You will have walked into the dressing room in 2010 head down, quietly entering a place full of characters, being the new lad. You’re now seen by many as the leader of the Gloucestershire attack, probably in all formats. Do you feel that change happen, or is it just the natural progression of a team?
“A bit of both. You feel things happen such as taking the new ball, the first over of a match and that being a progression through the side. However, I still see myself as the same person who just plays cricket, I still do what I always have done.
The other day I was talking with Ben Charlesworth - one of the young fantastic talents we have coming through - about the likes of Jon Lewis and the guys I was brought up alongside, those people I see as legends of the game. Charlesworth stopped me and said, ‘Well Payney, you are one of those to us now.’ I started laughing and replied that it’s ridiculous. Going home that evening, however, you do think about how pleasing it is to hear him say something like that, hearing that others see you as a leader and as somebody they’d want to learn from and emulate.
I am loving that side of the game now, mentoring, developing and coaching others and leaves me with no doubts it is what I want to do when I do finish playing, so if I can begin honing those skills whilst I’m playing then it’ll stand me in good stead.”
Finally, August Bank Holiday Monday 2030, what is David Payne doing?

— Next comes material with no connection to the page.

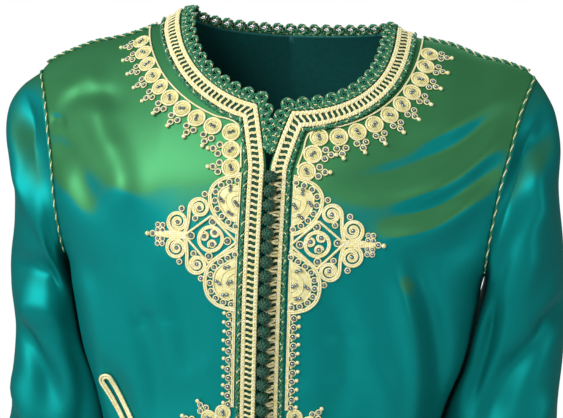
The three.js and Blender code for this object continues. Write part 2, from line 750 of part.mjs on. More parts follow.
// The line of disc centres: along the neck, round the corner and down the front, and which way each points.
function discLine(front) {
  const { side, inwards, seat } = front;
  const middle = applique.disc / 2;
  const edge = frontInner(side);
  const corner = edge[neckSteps];
  const low = { x: side.sign * frontEdge, z: medallionRows[0].z };
  const slitSide = [corner, ...slit(side, corner), low];
  const down = inwards(slitSide, applique.front - frontEdge + middle);
  const neckEdge = resample(edge.slice(0, neckSteps + 1), 4);
  const [first, last] = side.discs.map((distance) => inwards(neckEdge, distance + middle));
  const neck = first.map((p, i) => {
    const share = i / (neckEdge.length - 1);
    return { x: mix(p.x, last[i].x, share), z: mix(p.z, last[i].z, share) };
  });
  const round = neck.filter((p) => Math.abs(p.x) > Math.abs(down[0].x));
  const rest = down.filter((p) => p.z < round.at(-1).z - 6 && p.z > low.z + middle);
  const line = resample([...round, ...rest, { x: down.at(-1).x, z: low.z + middle }], applique.step, seat);
  const turn = applique.cornerTurn;
  return line.map((p, i) => {
    const a = line[Math.max(i - turn, 0)];
    const b = line[Math.min(i + turn, line.length - 1)];
    const length = -side.sign * Math.hypot(b.x - a.x, b.z - a.z);
    return { ...p, outX: (b.z - a.z) / length, outZ: (a.x - b.x) / length };
  });
}

fronts.forEach((front) => {
  const { side, seat } = front;
  const turned = side.sign < 0;
  const discs = discLine(front);
  const shifted = (p, distance) => ({ x: p.x + p.outX * distance, z: p.z + p.outZ * distance });
  const near = discs.map((p) => shifted(p, 1 - applique.disc / 2));
  const far = discs.map((p, i) => shifted(p, applique.disc / 2 + (i % 2 ? applique.pendant : 0)));
  add("neck_applique_" + side.name, keepToFace(strip(seat, near, far, 4, turned), "front"), goldThread);

  const motif = (rows) => {
    const start = rows.map((row) => ({ x: side.sign * applique.front, z: row.z }));
    const reach = rows.map((row) => ({ x: side.sign * row.reach, z: row.z }));
    return strip(seat, start, reach, 6, turned);
  };
  add("medallion_" + side.name, motif(medallionRows), goldThread);
  add("waist_motif_" + side.name, motif(waistRows), goldThread);
  Object.entries(picot.runs).forEach(([name, [top, bottom]]) => {
    const line = (x) => resample([top, bottom].map((z) => ({ x: side.sign * x, z })), picot.step);
    const edge = strip(seat, line(applique.front), line(picot.reach), 1, turned, trimLift.edge);
    add("picot_" + name + side.name, edge, goldThread);
  });
});

// ---- cord over each armhole seam, up the front and down the back
sides.forEach((side, sideIndex) => {
  const ring = armholeRing(sideIndex);
  const order = Array.from({ length: 2 * armholeCord.steps - 1 }, (_, i) => armholeCord.steps - 1 - i);
  const corners = order.map((i) => ring.at(i));
  const outs = corners.map((corner) => corner.outer.clone().sub(corner.inner).normalize());
  const centres = corners.map((corner, i) => corner.outer.clone()
    .addScaledVector(outs[i], trimLift.edge + armholeCord.radius)
    .addScaledVector(corner.away, -armholeCord.inset));
  add("armhole_cord_" + side.name, cordGeometry(centres, outs, armholeCord.radius, 6), greenGoldCord);
});

// ---- a thicker cord along each shoulder seam, just behind it
sides.forEach((side) => {
  const flatAt = (x) => ({ x: side.sign * x, z: shoulderLine(side.sign * x) - shoulderCord.fall });
  const ends = [side.neckHalf + shoulderCord.from, shoulderCord.end].map(flatAt);
  const line = resample(ends, shoulderCord.step).map((p) => flatAt(Math.abs(p.x)));
  const cord = laidCord(back.seat, line, shoulderCord.radius, 6);
  add("shoulder_cord_" + side.name, keepToFace(cord, "back"), greenGoldCord);
});

// ---- knotted buttons and the belt loop
for (let i = 0; i < button.count; i++) {
  const lift = trimLift.edge + trimWall + button.clear + button.radius;
  const ball = add(
    "button_" + String(i + 1).padStart(2, "0"),
    new THREE.SphereGeometry(button.radius, 8, 4),
    greenSilk,
  );
  ball.position.copy(fronts[1].seat(button.x, button.first - i * button.pitch, lift));
}

const loopDown = { x: Math.sin(radians(beltLoop.lean)), z: -Math.cos(radians(beltLoop.lean)) };
const loopSpot = (down, across) => ({
  x: beltLoop.x + down * loopDown.x - across * loopDown.z,
  z: beltLoop.z + down * loopDown.z + across * loopDown.x,
});
const loopLine = [
  ...[1, 0.75, 0.5, 0.25].map((share) => loopSpot(beltLoop.length * share, -beltLoop.radius)),
  ...[-90, -54, -18, 18, 54, 90].map((turn) => loopSpot(
    -beltLoop.radius * Math.cos(radians(turn)),
    beltLoop.radius * Math.sin(radians(turn)),
  )),
  ...[0.25, 0.5, 0.75, 1].map((share) => loopSpot(beltLoop.length * share, beltLoop.radius)),
];
add("belt_loop", laidCord(fronts[0].seat, loopLine, beltLoop.cord, 6), goldThread);

export default tunic;
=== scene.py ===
import math

import bmesh
import bpy
import numpy as np
from mathutils import Matrix, Vector


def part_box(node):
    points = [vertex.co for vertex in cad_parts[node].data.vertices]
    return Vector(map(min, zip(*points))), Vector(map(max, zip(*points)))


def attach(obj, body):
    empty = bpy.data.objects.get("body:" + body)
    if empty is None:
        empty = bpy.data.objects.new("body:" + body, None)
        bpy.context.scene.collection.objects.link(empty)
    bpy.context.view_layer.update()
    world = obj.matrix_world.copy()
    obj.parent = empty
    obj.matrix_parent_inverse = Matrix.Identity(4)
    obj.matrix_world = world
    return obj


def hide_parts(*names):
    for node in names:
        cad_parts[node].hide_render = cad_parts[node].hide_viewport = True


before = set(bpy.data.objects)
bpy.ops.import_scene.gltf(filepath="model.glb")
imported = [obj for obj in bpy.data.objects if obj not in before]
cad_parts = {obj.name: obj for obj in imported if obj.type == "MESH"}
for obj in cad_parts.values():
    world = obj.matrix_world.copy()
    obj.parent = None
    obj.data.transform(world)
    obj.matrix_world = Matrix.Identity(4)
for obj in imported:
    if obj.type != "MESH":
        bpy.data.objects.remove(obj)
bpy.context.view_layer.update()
mm = 0.001

# The tunic's form, in millimetres. Its CAD pieces hang on the same sections, so cloth, folds and trims
# all lie on them.
form = {
    "shoulderHalf": 227,
    "shoulderRise": 20,
    "shoulderEase": {"front": 160, "back": 140},
    "shoulderRound": 1.4,
    "bodyRound": 2.5,
    "underarm": -230,
    "armholeDepth": 58,
    "hem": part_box("back")[0].z / mm,
    "frontEdge": 1.5,
    "slitEnd": -136,
    "backNeckDrop": 18,
    "backNeckPower": 2.3,
    "seamGap": 0.3,
    "sleeveRound": 0.85,
    "sleeveClear": 3.2,
    "headClear": 3.4,
    "sleeveTuck": 5,
    "foldDepth": (6, 40),  # folds start where the body is so deep and are whole where it is so deep,
    "foldEdge": (12, 34),  # and the same with the distance from the centre line
    "fluteDepth": 16,
    "fluteTop": -410,
    "flutes": [(7, 0.5, 0.4), (11, 0.3, 1.9), (4, 0.2, 2.6)],  # how many go round, share, where they start
}

# The wearer's right and left differ a little, as worn. "discs" is how far in from the neck edge the discs
# lie at its two ends; they turn its corner at discTurn and end at discLow.
sides = {
    "right": {"sign": -1, "neckHalf": 94, "neckTop": 0, "neckDrop": 82.5, "neckPower": 1.9, "corner": 12.5},
    "left": {"sign": 1, "neckHalf": 99, "neckTop": -10, "neckDrop": 86.5, "neckPower": 2.55, "corner": 15.5},
}
sides["right"].update(name="right", drop=63, discs=(43, 27.5), discTurn=(33.5, -107), discLow=(31.3, -136.5))
sides["left"].update(name="left", drop=50, discs=(34, 25.5), discTurn=(41.3, -108), discLow=(32.9, -136.5))

bodyRows = {
    "z": [20, -60, -110, -155, -205, -230, -255, -310, -350, -395, -450, -520, -610, -700, -820, -950],
    "half": [250, 241, 231, 218, 203, 190, 186, 175, 161, 152, 156, 169, 190, 204, 220, 238],
    "front": [88, 96, 106, 115, 120, 120, 118, 110, 103, 99, 101, 109, 121, 131, 144, 158],
    "back": [70, 92, 106, 112, 108, 104, 100, 92, 88, 86, 94, 108, 124, 134, 146, 160],
}
shoulderRows = {
    "z": [0, 0.1, 0.25, 0.4, 0.5, 0.62, 0.75, 0.87, 0.95, 1],
    "right": [0, -9, -19, -26.5, -30, -33.5, -40.5, -48, -55, -63],
    "left": [-10, -15.5, -20, -23.5, -28, -33.5, -36.5, -41, -45, -50],
}
armholeRows = {"z": [0, 0.17, 0.41, 0.56, 0.86, 1], "x": [227, 215.5, 205, 198.5, 190.8, 190]}
sleeveRows = {
    "z": list(range(14)),  # the row's number, from the armhole (0) to the cuff
    "right": [227, 245, 256.5, 256.5, 247.5, 247, 252, 247, 251, 256, 269, 284, 299, 312],
    "left": [227, 237.5, 247, 252.5, 253, 260, 266, 267, 265, 270, 278, 288, 300, 313],
    "outZ": [-58, -72, -90, -116, -150, -195, -245, -300, -355, -410, -465, -520, -580, -645],
    "inZ": [-230, -236, -244, -256, -272, -294, -320, -352, -388, -430, -475, -524, -580, -645],
    "depth": [58, 60, 62, 63, 64, 65, 66, 67, 68, 70, 72, 74, 77, 80],
    "y": [0, 1, 3, 6, 10, 16, 22, 28, 32, 32, 28, 22, 14, 8],
}
cuffRow = sleeveRows["z"][-1]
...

“I think my mind tells me that my body won’t hold out playing that long, that’s me being realistic, not surrendering! I’m really excited already for the life after cricket, which as I see as a coach. If I’m honest the big goal for me is to be the Head Coach at Gloucestershire. The process to that point is progressive, so maybe I’d look at a bowling coach role to begin with, but I want to aim high as I do with my cricket; that’s become the dream job for me.”